◆ Data lines ◆
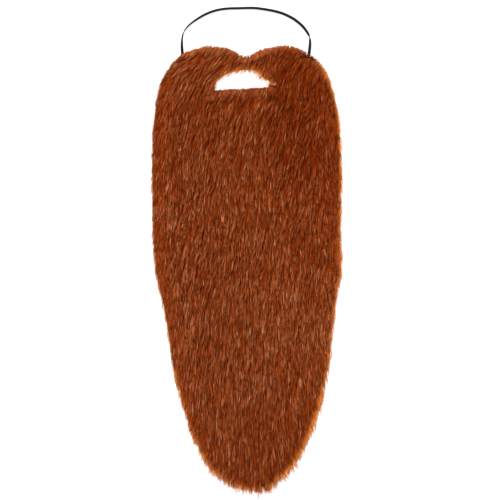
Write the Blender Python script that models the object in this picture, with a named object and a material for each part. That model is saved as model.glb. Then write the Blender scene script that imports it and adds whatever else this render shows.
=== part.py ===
"""A full false beard of long-pile fur cloth, lying on its back with its elastic head band above.

The panel lies on z = 0 with its hair up. +Y points to the moustache edge, +X to the beard's
right as it is seen from above, and the origin is under the middle of the fur. The cloth, the
fur and the elastic are three solids that keep a gap of 0.3 mm.
"""

import math
import random
from collections import namedtuple

import bpy
import numpy as np
from mathutils.geometry import delaunay_2d_cdt

# Driving dimensions, in metres and degrees
PANEL_TOP = 0.280
PANEL_BOTTOM = -0.280
CLOTH_WALL = 0.0015
GAP = 0.0003
PILE_HEIGHT = 0.0125
LOCK_WIDTH = 0.011
LOCK_ROW = 0.020
RIM_STEP = 0.006
CLOTH_STEP = 0.008
EDGE_BARE = 0.0025
EDGE_OVERHANG = 0.008
TUFT_DEPTH = 0.0065
RING_INSET = 0.0045
RING_STAGGER = 0.0035
RING_ROOM = 0.0025

BAND_WIDTH = 0.0035
BAND_THICKNESS = 0.0007
BAND_CLEARANCE = 0.0001
BAND_STEP = 0.0038
SEWN_LENGTH = 0.013
LIFT_HEIGHT = BAND_CLEARANCE + BAND_THICKNESS + GAP
LIFT_FLAT = 0.007
LIFT_END = 0.018

MOUTH_LEFT = -0.0400
MOUTH_RIGHT = 0.0370
MOUTH_LEFT_Y = 0.2246
MOUTH_RIGHT_Y = 0.2290
MOUTH_RISE = 0.0232
MOUTH_ROUND = 2.3
MOUTH_OVERHANG = 0.60
MOUTH_CLOTH_BARE = 0.0015
MOUTH_BLUNT = 0.0005

# Half-widths of the fur to its tips, on each side of x = 0, from the cheeks down to the point
Side = namedtuple("Side", "y left right")
SIDES = (
    Side(0.250, 0.0996, 0.0977),
    Side(0.233, 0.1076, 0.1039),
    Side(0.213, 0.1126, 0.1101),
    Side(0.183, 0.1163, 0.1151),
    Side(0.150, 0.1176, 0.1170),
    Side(0.103, 0.1182, 0.1182),
    Side(0.051, 0.1170, 0.1170),
    Side(0.004, 0.1145, 0.1170),
    Side(-0.026, 0.1076, 0.1139),
    Side(-0.056, 0.1014, 0.1095),
    Side(-0.086, 0.0964, 0.1052),
    Side(-0.116, 0.0933, 0.1020),
    Side(-0.146, 0.0852, 0.0958),
    Side(-0.176, 0.0772, 0.0877),
    Side(-0.205, 0.0697, 0.0778),
    Side(-0.235, 0.0548, 0.0660),
    Side(-0.255, 0.0400, 0.0490),
    Side(-0.270, 0.0200, 0.0300),
)
POINT_X = 0.0056

# The moustache edge from left to right: two humps with a dip under the nose
Crest = namedtuple("Crest", "x y")
CRESTS = (
    Crest(-0.0902, 0.2601),
    Crest(-0.0753, 0.2725),
    Crest(-0.0529, 0.2787),
    Crest(-0.0305, 0.2775),
    Crest(-0.0081, 0.2688),
    Crest(-0.0006, 0.2663),
    Crest(0.0068, 0.2688),
    Crest(0.0218, 0.2750),
    Crest(0.0442, 0.2800),
    Crest(0.0666, 0.2763),
    Crest(0.0815, 0.2669),
    Crest(0.0890, 0.2626),
)

# The middle of the elastic from its left sewn end to its right one, with its lean in degrees:
# 90 lies flat, 0 stands on edge, and under 0 it leans over to the other side
Band = namedtuple("Band", "x y lean")
BAND_ROUTE = (
    Band(-0.0803, 0.2563, 90),
    Band(-0.0800, 0.2626, 90),
    Band(-0.0796, 0.2700, 90),
    Band(-0.0800, 0.2750, 84),
    Band(-0.0803, 0.2825, 58),
    Band(-0.0805, 0.2899, 24),
    Band(-0.0796, 0.2956, 2),
    Band(-0.0770, 0.2999, -8),
    Band(-0.0733, 0.3049, -17),
    Band(-0.0674, 0.3099, -24),
    Band(-0.0605, 0.3148, -28),
    Band(-0.0513, 0.3198, -31),
    Band(-0.0404, 0.3229, -33),
    Band(-0.0305, 0.3248, -34),
    Band(-0.0205, 0.3264, -35),
    Band(-0.0106, 0.3274, -36),
    Band(0.0044, 0.3279, -37),
    Band(0.0143, 0.3273, -38),
    Band(0.0292, 0.3243, -40),
    Band(0.0392, 0.3218, -42),
    Band(0.0470, 0.3196, -43),
    Band(0.0569, 0.3146, -43),
    Band(0.0638, 0.3094, -40),
    Band(0.0694, 0.3043, -33),
    Band(0.0733, 0.2993, -22),
    Band(0.0764, 0.2943, -10),
    Band(0.0784, 0.2893, 6),
    Band(0.0790, 0.2837, 36),
    Band(0.0786, 0.2775, 70),
    Band(0.0780, 0.2713, 90),
    Band(0.0768, 0.2663, 90),
    Band(0.0755, 0.2613, 90),
)

# Heights on a lock, as a share of the pile's. Places along it run from -1 at its root to 1
Ridge = namedtuple("Ridge", "along height")
RIDGE = (Ridge(-0.45, 0.80), Ridge(0.15, 1.0))
TIP = Ridge(0.85, 0.86)
VALLEY_CORNER = 0.55
VALLEY_MIDDLE = 0.50
RING_RIDGE = 0.95
RING_VALLEY = 0.55

FUR_COLOUR = (0.198, 0.038, 0.009, 1.0)
CLOTH_COLOUR = (0.105, 0.036, 0.014, 1.0)
ELASTIC_COLOUR = (0.010, 0.010, 0.011, 1.0)


def clear_scene():
    for obj in list(bpy.data.objects):
        bpy.data.objects.remove(obj, do_unlink=True)


def plain_material(name, colour, roughness):
    material = bpy.data.materials.new(name)
    material.use_nodes = True
    shader = material.node_tree.nodes["Principled BSDF"]
    shader.inputs["Base Color"].default_value = colour
    shader.inputs["Roughness"].default_value = roughness
    shader.inputs["Metallic"].default_value = 0.0
    material.diffuse_color = colour
    return material


def ease(value, start, end):
    """0 before start, 1 after end, and a smooth rise between."""
    t = np.clip((value - start) / (end - start), 0.0, 1.0)
    return t * t * (3.0 - 2.0 * t)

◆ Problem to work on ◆
Return nothing but the lines from the first line of the listing through the line with "from mathutils.geometry import", please, keeping every one of them unchanged.

◆ Result for this exercise ◆
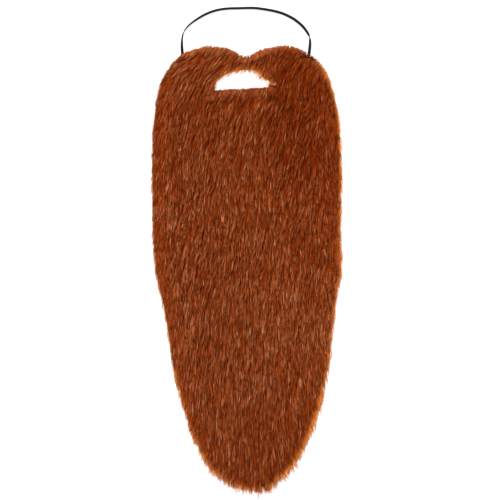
Write the Blender Python script that models the object in this picture, with a named object and a material for each part. That model is saved as model.glb. Then write the Blender scene script that imports it and adds whatever else this render shows.
=== part.py ===
"""A full false beard of long-pile fur cloth, lying on its back with its elastic head band above.

The panel lies on z = 0 with its hair up. +Y points to the moustache edge, +X to the beard's
right as it is seen from above, and the origin is under the middle of the fur. The cloth, the
fur and the elastic are three solids that keep a gap of 0.3 mm.
"""

import math
import random
from collections import namedtuple

import bpy
import numpy as np
from mathutils.geometry import delaunay_2d_cdt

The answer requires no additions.